Eigentlich hatte sie Theaterwissenschaft studieren wollen, aber sie begriff schnell, dass sie sich mit den Illusionen anderer auf Dauer nicht abgeben wollte.

„Kannst du denn einen Nachttopf leeren?“ Der Vater war skeptisch, alle waren skeptisch: verwöhnte Tochter aus gutem Haus, die nun Medizin studieren wollte.

Sie konnte. Ohne ihr musisches Talent zu verleugnen. Resultat: Die Dissertation über Tschechow als Arzt und Patient. Ihr großes Vorbild. Denn Ärzte, gute Ärzte, tun zunächst nichts anderes als gute Schriftsteller: Sie hören geduldig zu.

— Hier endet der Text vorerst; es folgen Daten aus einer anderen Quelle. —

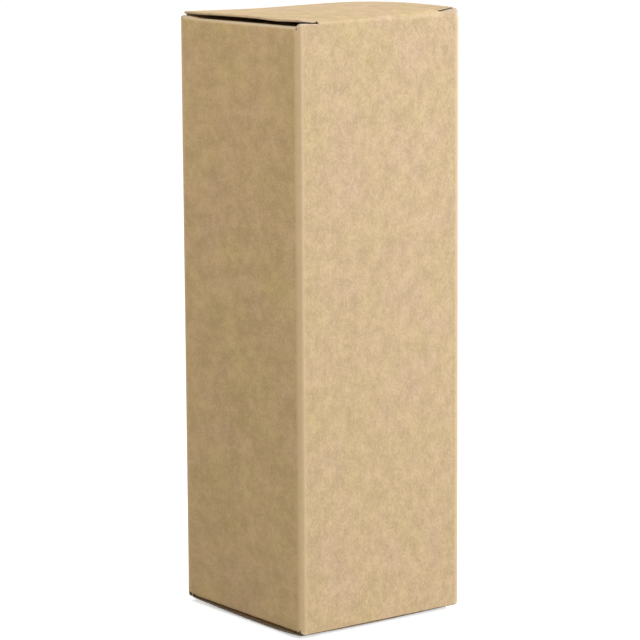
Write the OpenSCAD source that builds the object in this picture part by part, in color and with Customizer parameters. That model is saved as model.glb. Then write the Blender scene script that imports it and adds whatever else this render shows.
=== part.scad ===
// Tall square carton with a tuck lid at each end, folded from one sheet of kraft board.
// The front panel faces -Y and carries the top lid; the back panel carries the bottom lid.
// The carton stands on its bottom lid at Z = 0, and the origin is at the middle of its base.

/* [Carton] */
// Width of the front and back panels
carton_w = 40; // [30:1:90]
// Depth of the two side panels
carton_d = 40; // [30:1:90]
// Height of the front and back panels, from cut edge to cut edge
panel_h = 120; // [60:1:260]
// Thickness of the kraft board
board = 0.45; // [0.3:0.05:0.6]
// Outer radius of the four upright folds
corner_r = 1; // [0.7:0.1:2]
// Radius of the cut corners at the ends of the front and back panels
cut_corner_r = 0.9; // [0.3:0.1:1.2]

/* [Lids] */
// Outer radius of a lid's hinge fold and of its tuck fold
fold_r = 1; // [0.7:0.1:1.1]
// Length of the slit at each end of a lid's hinge fold
slit_l = 5; // [2:0.5:8]
// Gap between a panel's cut edge and the lid above it, at the slits
slit_gap = 0.2; // [0.2:0.05:0.5]
// Width of the cut at a slit's inner end
slit_w = 0.2; // [0.1:0.05:0.4]
// How far a lid's slit corners stand back from the face of the panel that carries it
slit_set = 0.2; // [0.15:0.05:0.25]
// How far a lid's side edges stand in from the side panels' outer faces
lid_inset = 0.9; // [0.8:0.1:2]
// How high the top lid bulges in its middle
top_bulge = 0.9; // [0:0.1:1.5]
// How high the bottom lid bulges in its middle: none, since the carton stands on it
bottom_bulge = 0; // [0:0.1:0.5]
// Length of a tuck flap beyond its fold
tuck_l = 11; // [6:0.5:15]
// Radius of a tuck flap's free corners
tuck_corner_r = 5; // [1:0.5:6]
// How far a tuck flap's sides stand in from the lid's side edges
tuck_inset = 0.5; // [0.2:0.1:1.5]
// Gap between a tuck fold and the inside of the panel that it goes behind
tuck_gap = 0.3; // [0.2:0.05:0.6]

/* [Dust flaps] */
// Gap between the tips of a pair of dust flaps
flap_tip_gap = 8; // [6:0.5:14]
// Angle by which the dust flaps lean into the carton
flap_lean = 4; // [0:0.5:8]
// Outer radius of the dust flaps' folds
flap_fold_r = 0.7; // [0.6:0.05:1]
// How far the top dust flaps' folds lie inside the front panel's cut edge
top_flap_drop = 0.3; // [0.2:0.05:1.5]
// How far the bottom dust flaps' folds lie inside the front panel's cut edge
bottom_flap_drop = 1; // [0.2:0.05:1.5]
// Clearance along a dust flap's two edges
flap_gap = 0.4; // [0.3:0.05:1]
// How much narrower a dust flap is at its tip, on the side where the tuck flap passes
flap_taper = 3.5; // [1:0.5:6]
// Length of the straight shoulder before that taper
flap_shoulder = 3; // [2:0.5:5]
// Radius of a dust flap's corner on the tapered side
flap_corner_r = 4; // [1:0.5:5]

/* [Glue flap] */
// Width of the glue flap beyond its fold
glue_w = 12; // [8:0.5:16]
// How far the glue flap stops short of the upright folds' ends
glue_stop = 2; // [1:0.5:5]
// Angle of the glue flap's slanting ends
glue_slant = 30; // [10:5:45]
// How far the side panel's glued edge stands in from the back panel's face
seam_set = 0.4; // [0.2:0.05:0.6]

/* [Hidden] */
$fn = 64;
kraft = [0.80, 0.68, 0.50];
kraft_inside = [0.74, 0.62, 0.45];
// steps in a quarter of a fold and along a lid's bulge
fold_steps = 8;
bulge_steps = 20;
// the split between a lid and its panel lies in the middle of the hinge fold
split_angle = 135;
split_gap = 0.02;
// depth to which the glued faces share the glue line
glue_film = 0.05;
// how far the front and back panels' cut ends stand in from the side panels' faces
end_set = 0.15;
// straight stretch of panel that the hinge fold is made with
hinge_straight = 0.6;
// clearance that a lid keeps from the opposite panel while it swings
swing_gap = 0.2;

// a lid lies on the panels' cut edges, a slit's gap above them
lid_stand = board + slit_gap;
panel_lo = lid_stand;
panel_hi = panel_lo + panel_h;
top_z = panel_hi + lid_stand;
// the tube of four panels ends where the dust flaps' folds begin
tube_lo = panel_lo + bottom_flap_drop + flap_fold_r;
tube_hi = panel_hi - top_flap_drop - flap_fold_r;

lid_w = carton_w - 2 * lid_inset;
lid_d = carton_d - board - tuck_gap;
hinge_w = carton_w - 2 * slit_l;
tuck_w = lid_w - 2 * tuck_inset;
// the hinge axis lies on the outer face of the fold, at its middle
axis_in = fold_r * (1 - cos(45));
// the tuck flap leans in far enough for its tip to swing past the opposite panel
swing_r = carton_d - board - axis_in - swing_gap;
tuck_reach = fold_r + tuck_l - axis_in;
tip_in = sqrt(swing_r * swing_r - tuck_reach * tuck_reach);
tuck_lean = atan((lid_d - axis_in - tip_in) / tuck_l);
tuck_tip = -fold_r - fold_r * sin(tuck_lean) - tuck_l * cos(tuck_lean);
// the dust flaps stay out of the tuck flap's path, which is tightest at its half length
tuck_mid_in = lid_d - axis_in - board - tuck_l / 2 * sin(tuck_lean);
tuck_path = axis_in + sqrt(tuck_mid_in * tuck_mid_in + tuck_l * tuck_l / 4);
flap_near = board + flap_gap;
flap_far = tuck_path - flap_gap;
// a dust flap's fold runs as far as the next upright fold, beside the lid's edge
flap_root = carton_d - corner_r;
flap_l = (carton_w - flap_tip_gap) / 2 - flap_fold_r;
hinge_start = fold_r + hinge_straight;

// points of an arc, each with the angle of the outward normal there
function arc(centre, r, from, to, steps) =
  [for (i = [0:steps]) let (a = from + (to - from) * i / steps)
    [centre + r * [cos(a), sin(a)], a]];

// outline of a board whose outer face runs through the given points
function sheet(path) = concat(
  [for (p = path) p[0]],
  [for (i = [len(path) - 1:-1:0]) path[i][0] - board * [cos(path[i][1]), sin(path[i][1])]]);

// slope at which a lid with that bulge leaves its folds
function bulge_slope(bulge) = atan(4 * bulge / (lid_d - 2 * fold_r));

// section through a lid, from its hinge fold over the bulge to the tip of its tuck flap
function lid_path(bulge) =
  let (
    slope = bulge_slope(bulge),
    split = split_angle - split_gap / fold_r * 180 / PI,
    hinge = arc([fold_r, -fold_r], fold_r, split, 90 + slope, fold_steps / 2),
    tuck = arc([lid_d - fold_r, -fold_r], fold_r, 90 - slope, -tuck_lean, fold_steps),
    start = hinge[len(hinge) - 1][0],
    run = tuck[0][0].x - start.x,
    crown = [for (i = [1:bulge_steps - 1]) let (s = i / bulge_steps)
      [start + [run * s, 4 * bulge * s * (1 - s)], 90 + atan(4 * bulge * (1 - 2 * s) / run)]],
    end = tuck[len(tuck) - 1][0],
    tip = end - tuck_l * [sin(tuck_lean), cos(tuck_lean)]
  )
  concat(hinge, bulge > 0 ? crown : [], tuck, [[tip, -tuck_lean]]);

// a section in depth and height, drawn out along the carton's width
module across(w) {
  rotate([90, 0, 90]) linear_extrude(w, center = true) children();
}

module rounded_square(w, d, r) {
  square([w, d - 2 * r], center = true);
  square([w - 2 * r, d], center = true);
  for (x = [-1, 1], y = [-1, 1])
    translate([x * (w / 2 - r), y * (d / 2 - r)]) circle(r);
}

// plan of the four panels: three folds closed, and the seam with the glue flap's fold
module tube_plan() {
  seam_x = carton_w / 2 - board - corner_r + glue_film;
  seam_y = carton_d / 2 - corner_r;
  difference() {
    rounded_square(carton_w, carton_d, corner_r);
    rounded_square(carton_w - 2 * board, carton_d - 2 * board, corner_r - board);
    translate([seam_x, seam_y]) square(2 * corner_r + board);
  }
  translate([carton_w / 2 - board, seam_y]) square([board, corner_r - seam_set]);
  translate([seam_x, seam_y]) intersection() {
    difference() {
      circle(corner_r);
      circle(corner_r - board);
    }
    square(corner_r);
  }
}

// the ends of the front and back panels, which reach past the side panels' folds
module panel_ends(from, to) {
  intersection() {
    translate([0, 0, from]) linear_extrude(to - from) intersection() {
      tube_plan();
      for (y = [-1, 1]) translate([0, y * carton_d / 2])
        square([carton_w, 2 * corner_r], center = true);
    }
    rotate([90, 0, 0]) linear_extrude(2 * carton_d, center = true)
      translate([0, (panel_lo + panel_hi) / 2])
        rounded_square(carton_w - 2 * end_set, panel_h, cut_corner_r);
  }
}

// one carton end in its own frame: the hinged panel's face at Y = 0, the lid's face at Z = 0
module place_top() {
  translate([0, -carton_d / 2, top_z]) children();
}

module place_bottom() {
  translate([0, carton_d / 2, 0]) rotate([180, 0, 0]) children();
}

// the panel's half of the hinge fold, between the slits
module hinge_root() {
  across(hinge_w) polygon(sheet(concat(
    [[[0, -hinge_start], 180]],
    arc([fold_r, -fold_r], fold_r, 180, split_angle, fold_steps / 2))));
}

module hinge_clearing() {
  translate([-hinge_w / 2, -1, -hinge_start]) cube([hinge_w, 1 + 2 * board, hinge_start]);
}

module dust_flap(drop) {
  far_x = flap_l - flap_corner_r;
  tip_far = flap_far - flap_taper;
  translate([flap_fold_r - carton_w / 2, 0, -lid_stand - drop - flap_fold_r]) {
    translate([0, flap_root, 0]) rotate([90, 0, 0]) linear_extrude(flap_root - flap_near)
      polygon(sheet(arc([0, 0], flap_fold_r, 180, 90 - flap_lean, fold_steps)));
    rotate([0, flap_lean, 0]) translate([0, 0, flap_fold_r - board]) linear_extrude(board)
      difference() {
        polygon([
          [0, flap_near],
          [flap_l, flap_near],
          [flap_l, tip_far - flap_corner_r],
          [far_x, tip_far],
          [flap_shoulder, flap_far],
          [0, flap_far]
        ]);
        // the corner beside the hinged panel is cut back a little
        translate([flap_l, flap_near]) rotate(45) square(2.4, center = true);
      }
    rotate([0, flap_lean, 0]) translate([far_x, tip_far - flap_corner_r, flap_fold_r - board])
      intersection() {
        cylinder(r = flap_corner_r, h = board);
        cube([flap_corner_r, flap_corner_r, board]);
      }
  }
}

// the strip that is glued inside the right side panel
module glue_flap() {
  slant = glue_w * tan(glue_slant);
  root = carton_d / 2 - corner_r;
  lo = tube_lo + glue_stop;
  hi = tube_hi - glue_stop;
  translate([carton_w / 2 - 1.5 * board + glue_film, 0, 0]) across(board) polygon([
    [root, lo],
    [root, hi],
    [root - glue_w, hi - slant],
    [root - glue_w, lo + slant]
  ]);
}

module carton() {
  color(kraft) {
    difference() {
      union() {
        translate([0, 0, tube_lo]) linear_extrude(tube_hi - tube_lo) tube_plan();
        panel_ends(tube_hi, panel_hi);
        panel_ends(panel_lo, tube_lo);
      }
      place_top() hinge_clearing();
      place_bottom() hinge_clearing();
    }
    place_top() hinge_root();
    place_bottom() hinge_root();
    glue_flap();
    for (side = [0, 1]) mirror([side, 0, 0]) {
      place_top() dust_flap(top_flap_drop);
      place_bottom() dust_flap(bottom_flap_drop);
    }
  }
}

// everything beside the tuck flap's rounded outline
module tuck_trim() {
  r = tuck_corner_r;
  low = tuck_tip;
  difference() {
    translate([-carton_w, low - r]) square([2 * carton_w, r - low - fold_r]);
    translate([-tuck_w / 2, low + r]) square([tuck_w, -low]);
    translate([r - tuck_w / 2, low - 2 * r]) square([tuck_w - 2 * r, -low + 2 * r]);
    for (x = [-1, 1]) translate([x * (tuck_w / 2 - r), low + r]) circle(r);
  }
}

// a lid in the carton end's frame: its plate, its half of the hinge fold and its tuck flap
module lid(bulge) {
  slope = bulge_slope(bulge);
  slit_zone = lid_w / 2 - hinge_w / 2;
  tab_w = slit_zone - slit_w;
  tab_l = fold_r - slit_set;
  difference() {
    across(lid_w) polygon(sheet(lid_path(bulge)));
    for (side = [-1, 1]) translate([side * (hinge_w + slit_zone + 1) / 2, 0, 0])
      across(slit_zone + 1) translate([fold_r, -fold_r]) rotate(slope)
        translate([-2 * fold_r, -fold_r]) square([2 * fold_r, 3 * fold_r]);
    translate([0, lid_d + 1, 0]) rotate([90, 0, 0]) linear_extrude(tuck_l) tuck_trim();
  }
  // the corners beside the slits run on straight to the panel's edge
  for (side = [-1, 1]) translate([side * (lid_w - tab_w) / 2, 0, 0])
    across(tab_w) translate([fold_r, -fold_r]) rotate(slope)
      translate([-tab_l, fold_r - board]) square([tab_l, board]);
}

module top_lid() {
  color(kraft) place_top() lid(top_bulge);
}

module bottom_lid() {
  color(kraft_inside) place_bottom() lid(bottom_bulge);
}

carton();
top_lid();
bottom_lid();
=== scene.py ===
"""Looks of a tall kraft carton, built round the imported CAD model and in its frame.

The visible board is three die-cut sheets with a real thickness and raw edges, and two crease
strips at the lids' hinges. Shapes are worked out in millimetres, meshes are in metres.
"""

import math
from collections import Counter

import bpy
from mathutils import Matrix, Vector


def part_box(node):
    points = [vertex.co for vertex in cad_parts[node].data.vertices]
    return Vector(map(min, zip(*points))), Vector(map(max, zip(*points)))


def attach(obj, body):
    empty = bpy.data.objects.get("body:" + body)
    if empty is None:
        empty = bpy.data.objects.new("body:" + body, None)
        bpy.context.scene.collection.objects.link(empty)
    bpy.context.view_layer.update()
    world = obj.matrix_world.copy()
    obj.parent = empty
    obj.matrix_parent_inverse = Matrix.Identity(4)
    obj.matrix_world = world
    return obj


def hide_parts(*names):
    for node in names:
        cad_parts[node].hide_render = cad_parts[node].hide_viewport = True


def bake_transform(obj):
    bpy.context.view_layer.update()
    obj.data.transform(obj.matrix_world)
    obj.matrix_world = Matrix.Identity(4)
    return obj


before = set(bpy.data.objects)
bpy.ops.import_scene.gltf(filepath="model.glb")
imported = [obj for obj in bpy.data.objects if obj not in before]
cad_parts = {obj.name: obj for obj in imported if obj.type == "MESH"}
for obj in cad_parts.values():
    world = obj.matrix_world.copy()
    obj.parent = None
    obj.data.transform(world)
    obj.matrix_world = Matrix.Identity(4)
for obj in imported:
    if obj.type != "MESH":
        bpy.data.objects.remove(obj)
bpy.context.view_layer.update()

MM = 0.001

# The carton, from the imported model. The top lid's flat level, TOP_Z, is as far above the carton's
# upper end as the ground is below its lower end.
carton_low, carton_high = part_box("carton")
WIDTH = (carton_high.x - carton_low.x) / MM
DEPTH = (carton_high.y - carton_low.y) / MM
TOP_Z = (carton_low.z + carton_high.z) / MM

# The board, its upright folds and how far a panel swells in its middle
BOARD = 0.45
CORNER_R = 1.0
PANEL_BOW = 0.12

# The cut corners of the front and back panels: their radius, how far they reach round the upright
# fold, and how far before the fold their curve starts
CUT_CORNER_R = 0.9
END_REACH = 0.85
CUT_LEAD = 0.03

# The seam: how far the glued edge stands in from the back, the glue line and the glue flap
SEAM_SET = 0.4
SEAM_GAP = 0.01
GLUE_W = 12.0
GLUE_STOP = 2.0
GLUE_SLANT = 30.0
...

Ihr Ruf als Ärztin war makellos, sie war perfekt, in der Diagnose wie im Gespräch, ohne je steril oder gar geschäftsmäßig zu wirken. Und alles, der Kummer, die Schmerzen anderer, schienen an ihr abzugleiten: „Es gibt aber solche, die um so sauberer werden, je mehr sie den Schmutz des Alltags kennen lernen…“

Hingelebt hat sie auf die Urlaube. Immer gemeinsam mit den Eltern. Im Autoreisezug nach Genua, dann weiter nach Sardinien. Bis zum Tod der Mutter, jedes Jahr, über dreißig Jahre, immer Sardinien, vier bis sechs Wochen. Strand, Essen, Strand, Freunde. Im Winter die Seiser Alm, Skifahren. In späteren Jahren dann Venedig. Und die große Liebe des Alters, die Toscana. Sehnsuchtsorte, die sie nie mit einem Mann bereiste.

Sie war sehr begehrt. Aber ihr Begehren blieb unverbindlich. Ein einziges Mal war es anders, da liebte sie: einen italienischen Kapitän – obwohl er verheiratet war, oder vielleicht gerade deshalb.

Also blieb sie allein. Und manchmal fehlte ihr, wenn sie nach Hause kam, die Schulter, an die sie sich lehnen konnte, das gab sie offen zu.

Sie hatte enge Freunde. Aber sie war nicht mehr auf der Suche. Schon gar nicht nach dem frühen Tod der Mutter. Seitdem waren sie und ihr Vater unentrinnbar aufeinander angewiesen. Und dann waren da noch die Hunde, die nur dazu dienten, sie selbst an die Kette zu legen. Englische Doggen, nicht leicht zu pflegen, Dolly, Polly, Robbi, für die eigens ein Zimmer hergerichtet war.

Alles geordnet, alles erstarrt in Ordnung. Als sie dann doch noch einmal hätte anfangen können, für sich selbst zu leben, war es zu spät. Nach dem Tod des Vaters blieb ihr selbst kaum noch ein Jahr.

So lange es ging, hat sie die Krankheit vor anderen verheimlicht, sie wollte niemandem zur Last fallen.

Eine Meisterin des Arrangements, im Leben, im Haushalt, im Garten. In ihrem Ferienhaus, dem angemieteten, hat sie selbst die Kacheln im Bad bemalt, jedes Detail in der Wohnung stimmte, das war ihr Beruhigung bis zuletzt.

Sie hatte keinen Schrecken vor dem Tod, aber auch keinen Kampfeswillen mehr weiterzuleben. Ganz wie Tschechow, der Schwerkranke: „…ich habe keine große Lust mehr zu leben! Freilich bin ich auch nicht bereit zum Sterben, aber das Leben ist mir wirklich auch ein wenig lästig geworden. Mit einem Wort: Meine Seele ist gleichsam in einem gefrorenen Traum erstarrt“.

Ihr Traum: Kinder, nicht die eigenen, die Enkelkinder ihrer besten Freundin, die in ihrem Garten spielten, nicht dem eigenen Garten, dem angemieteten Garten in Krakow am See, ihrem letzten Sehnsuchtsort.